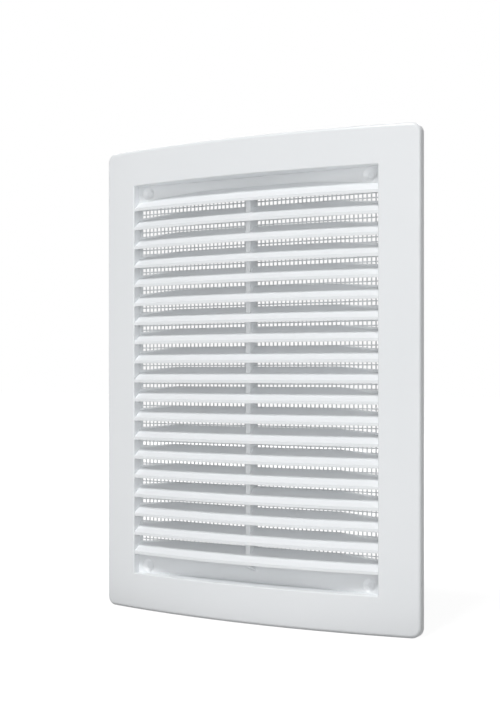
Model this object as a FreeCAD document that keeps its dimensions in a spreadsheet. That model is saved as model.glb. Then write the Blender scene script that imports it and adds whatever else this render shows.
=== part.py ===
import FreeCAD, Part
import math
import os

import Sketcher
from FreeCAD import Vector

# Louvred exhaust grille for a wall opening: an arched one-piece plastic cover with
# swept louvres, and a flat insect net that lies on the back of its panels.
#
# The origin is the centre of the wall plane. X runs to the right as seen from the
# room, Y runs into the wall, so the front faces -Y, and Z is up. Lengths are in mm.

# Driving sizes

SIZES = {
    # cover outline
    "width": 188.0,
    "height": 251.0,
    "depth": 14.7,  # wall to the crown of the arched front
    "edge_depth": 4.45,  # wall to the arched front at its left and right sides
    "corner_radius": 5.0,
    "edge_radius": 1.8,  # rounding of the front rim
    "wall": 2.0,  # thickness of skin, side walls and recess walls
    # frame around the recess
    "band_width": 20.75,
    "band_height": 19.7,
    "panel_height": 12.02,  # recess end to the top of the nearest louvre lip
    "panel_thickness": 1.5,
    "opening_bevel": 0.4,  # leg of the bevel on the front edges of the recess
    "net_seat": 2.4,  # wall to the back of the panels, where the net lies
    # louvres
    "slat_count": 19,
    "slat_setback": 0.6,  # arched front to the noses of the louvres
    "slat_lip": 1.65,  # height of the upright nose of a louvre
    "slat_gap": 1.94,  # open height between a louvre and the lip above it
    "slat_angle": 38.0,  # rise of the web from the horizontal, in degrees
    "window_offset": 3.06,  # lip top to the window edge behind that louvre
    # central rib
    "rib_width": 2.7,
    "rib_setback": 5.07,  # crown of the front to the front edge of the rib
    "rib_foot_front": 1.47,  # lowest lip to the foot of the rib at its front
    "rib_foot_drop": 2.43,  # fall of the sloped foot on its way to the panel
    "rib_root_radius": 1.2,  # rounding between the foot of the rib and the panel
    # screw marks in the corners of the panels
    "screw_inset_x": 6.5,
    "screw_inset_z": 4.1,
    "mark_diameter": 7.3,
    "mark_floor": 3.4,
    "mark_depth": 1.35,
    "mark_skin": 0.7,  # closed skin between a mark and the bore behind it
    "bore_diameter": 4.2,
    "boss_diameter": 9.0,
    # insect net
    "net_thickness": 0.8,
    "net_overlap": 3.0,  # rim that lies on the panels outside the window
    "net_border": 1.4,  # rim that shows inside the window
    "net_columns": 9,
    "net_rows": 13,
    "net_bar": 1.1,
    "net_clearance": 0.4,  # free space around the upper bosses
}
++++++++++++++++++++
Print the material above once more, exactly.

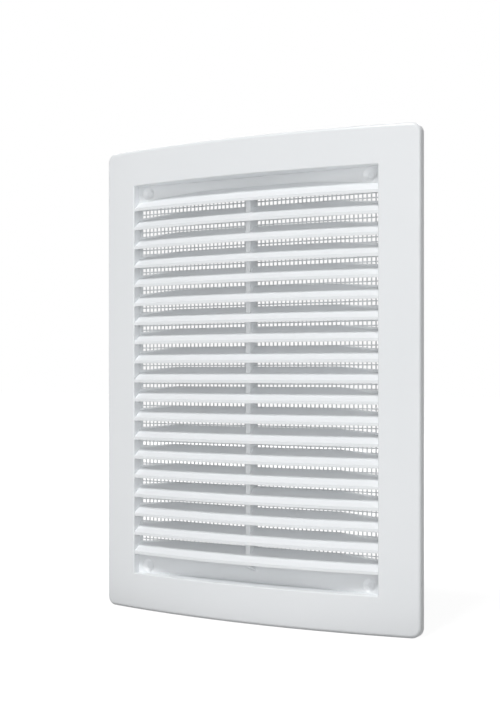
Model this object as a FreeCAD document that keeps its dimensions in a spreadsheet. That model is saved as model.glb. Then write the Blender scene script that imports it and adds whatever else this render shows.
=== part.py ===
import FreeCAD, Part
import math
import os

import Sketcher
from FreeCAD import Vector

# Louvred exhaust grille for a wall opening: an arched one-piece plastic cover with
# swept louvres, and a flat insect net that lies on the back of its panels.
#
# The origin is the centre of the wall plane. X runs to the right as seen from the
# room, Y runs into the wall, so the front faces -Y, and Z is up. Lengths are in mm.

# Driving sizes

SIZES = {
    # cover outline
    "width": 188.0,
    "height": 251.0,
    "depth": 14.7,  # wall to the crown of the arched front
    "edge_depth": 4.45,  # wall to the arched front at its left and right sides
    "corner_radius": 5.0,
    "edge_radius": 1.8,  # rounding of the front rim
    "wall": 2.0,  # thickness of skin, side walls and recess walls
    # frame around the recess
    "band_width": 20.75,
    "band_height": 19.7,
    "panel_height": 12.02,  # recess end to the top of the nearest louvre lip
    "panel_thickness": 1.5,
    "opening_bevel": 0.4,  # leg of the bevel on the front edges of the recess
    "net_seat": 2.4,  # wall to the back of the panels, where the net lies
    # louvres
    "slat_count": 19,
    "slat_setback": 0.6,  # arched front to the noses of the louvres
    "slat_lip": 1.65,  # height of the upright nose of a louvre
    "slat_gap": 1.94,  # open height between a louvre and the lip above it
    "slat_angle": 38.0,  # rise of the web from the horizontal, in degrees
    "window_offset": 3.06,  # lip top to the window edge behind that louvre
    # central rib
    "rib_width": 2.7,
    "rib_setback": 5.07,  # crown of the front to the front edge of the rib
    "rib_foot_front": 1.47,  # lowest lip to the foot of the rib at its front
    "rib_foot_drop": 2.43,  # fall of the sloped foot on its way to the panel
    "rib_root_radius": 1.2,  # rounding between the foot of the rib and the panel
    # screw marks in the corners of the panels
    "screw_inset_x": 6.5,
    "screw_inset_z": 4.1,
    "mark_diameter": 7.3,
    "mark_floor": 3.4,
    "mark_depth": 1.35,
    "mark_skin": 0.7,  # closed skin between a mark and the bore behind it
    "bore_diameter": 4.2,
    "boss_diameter": 9.0,
    # insect net
    "net_thickness": 0.8,
    "net_overlap": 3.0,  # rim that lies on the panels outside the window
    "net_border": 1.4,  # rim that shows inside the window
    "net_columns": 9,
    "net_rows": 13,
    "net_bar": 1.1,
    "net_clearance": 0.4,  # free space around the upper bosses
}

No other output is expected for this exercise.